We have used the fact that $E\left(X_{i}^{2}\right)=Var\left(X_{i}\right)+E\left(X_{i}\right)^{2}$ and $E\left(\overline{X}_{i}^{2}\right)=Var\left(\overline{X}_{i}\right)+E\left(\overline{X}_{i}\right)^{2}$.

It may be surprising that $E\left(s^{2}\right)=\sigma^{2}$, given the difference in their denominators. The reason the denominator $\frac{1}{n-1}$ in $s^{2}$ yields an expectation of $\sigma^{2}$ is that the draws of $X_{i}$ will be closer to their average ($\overline{X}$) than to the sample mean, $E\left(X\right)$. As a result, we are required to use a lower denominator than if we knew the true population mean.

Order Statistics

Let $X_{1}..X_{n}$ be a random sample. The order statistics are the sample values placed in ascending order, i.e.,

$X_{\left(1\right)}=\min_{i\leq n}X_{i}\leq X_{\left(2\right)}\leq...\leq X_{\left(n\right)}=\max_{i\leq n}X_{i}$

This is a maybe unexpected, but often useful statistic. We can ask what the is distribution of the maximum of a random sample.

For example, if we drew many sets of 30 draws each of $X\sim N\left(0,1\right)$, what would be the distribution of the maximum (across the samples)?

Distribution of the Maximum

The distribution of the maximum of a random sample with cdf $F\left(\cdot\right)$ equals

$F_{X_{\left(n\right)}}\left(x\right)=P\left(X_{\left(n\right)}\leq x\right)=P\left(X_{1}\leq x,X_{2}\leq x,...,X_{n}\leq x\right)=P\left(X_{1}\leq x\right)P\left(X_{2}\leq x\right)...P\left(X_{n}\leq x\right)=F\left(x\right)^{n}$.

The distribution for the lowest order statistic can also be calculated via a similar method.
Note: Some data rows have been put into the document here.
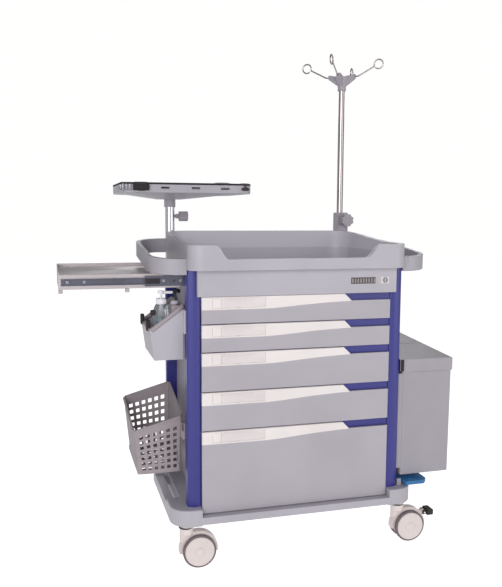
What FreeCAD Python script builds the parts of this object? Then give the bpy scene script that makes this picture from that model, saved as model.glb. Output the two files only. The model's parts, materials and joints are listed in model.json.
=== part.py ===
import FreeCAD, Part
import math
import os

# Hospital crash cart: five-drawer cabinet on four twin-wheel casters, with a moulded
# worktop, a pull-out side table, a turning monitor platform, an IV pole, waste bins,
# a utility box and a side basket.
#
# Millimetres, +Z up, +X to the user's right when facing the drawers, +Y to the back.
# Dimensions below are given in the cabinet frame: x = 0 on the cabinet's centre line,
# y = 0 on the front face of the columns, z = 0 on the floor.  The exported parts are
# moved so that the origin is the centre of the whole cart's footprint, on the floor.

Vec = FreeCAD.Vector
X_DIR = Vec(1, 0, 0)
Y_DIR = Vec(0, 1, 0)
Z_DIR = Vec(0, 0, 1)

# ---------------------------------------------------------------- driving dimensions
# Cabinet and columns
CABINET_HALF = 341.0
COLUMN_WIDTH = 40.0
CABINET_DEPTH = 435.0
COLUMN_FOOT_Z = 180.0
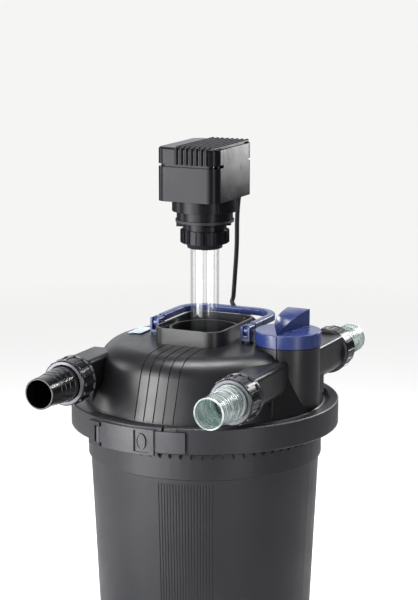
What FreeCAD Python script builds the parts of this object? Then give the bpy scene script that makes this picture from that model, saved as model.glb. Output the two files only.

Distribution of Order Statistics

In general, the distribution of the k-th order statistic is given by

$F_{X_{\left(r\right)}}\left(x\right)=P\left(X_{\left(r\right)}\leq x\right)=\sum_{j=r}^{n}\left(\begin{array}{c} n\\ j \end{array}\right)F\left(x\right)^{j}\left(1-F\left(x\right)\right)^{n-j}$

where the binomial structure is apparent.

For each value of $j$, starting at $r$, we sum the probability of observing $j$ values below $x$ and $n-j$ values above.

For example, consider the case where $n=30$. Then, $P\left(X_{\left(r\right)}\leq x\right)=P\left(X_{\left(r\right)}\leq x\wedge X_{\left(r+1\right)}\gt x\right)+\left(X_{\left(r+1\right)}\leq x\wedge X_{\left(r+2\right)}\gt x\right)+...$: The sum over the binomials is simply the sum of the probabilities of the cases that satisfy to $X_{\left(r\right)}\leq x$.

Statistical Inference

This point marks the end of the introduction of the probability tools needed. Our goal now shifts, from situations where distributions are known and outcomes are unknown, to situations where we observed the outcomes but not the distributions (up to some parameters). We will keep denoting random variables by capital letters, and will denote outcomes by lowercase letters. Some examples:

• We may observe $x_{1}...x_{n}$ where $X_{i}\sim Ber\left(p\right)$ where $p\in\left(0,1\right)$ is unknown.
• We may observe $x_{1}...x_{n}$ where $X_{i}\sim U\left(0,\theta\right)$ where $\theta\gt 0$ is unknown.
• We may observe $x_{1}...x_{n}$ where $X_{i}\sim N\left(\mu,\sigma^{2}\right)$ where $\mu\in\mathbb{R}$ and/or $\sigma^{2}\gt 0$ are/is unknown.

We will consider three types of statistical inference:

• Point Estimation
• In this case, we want to single out one distribution (specifically, the parameters of the distribution).
• Hypothesis Testing
• In this case, we want to evaluate a specific theory (for example, that $\mu=0$).
• Interval Estimation
• In this case, we want to isolate which values of $\theta$ are plausible.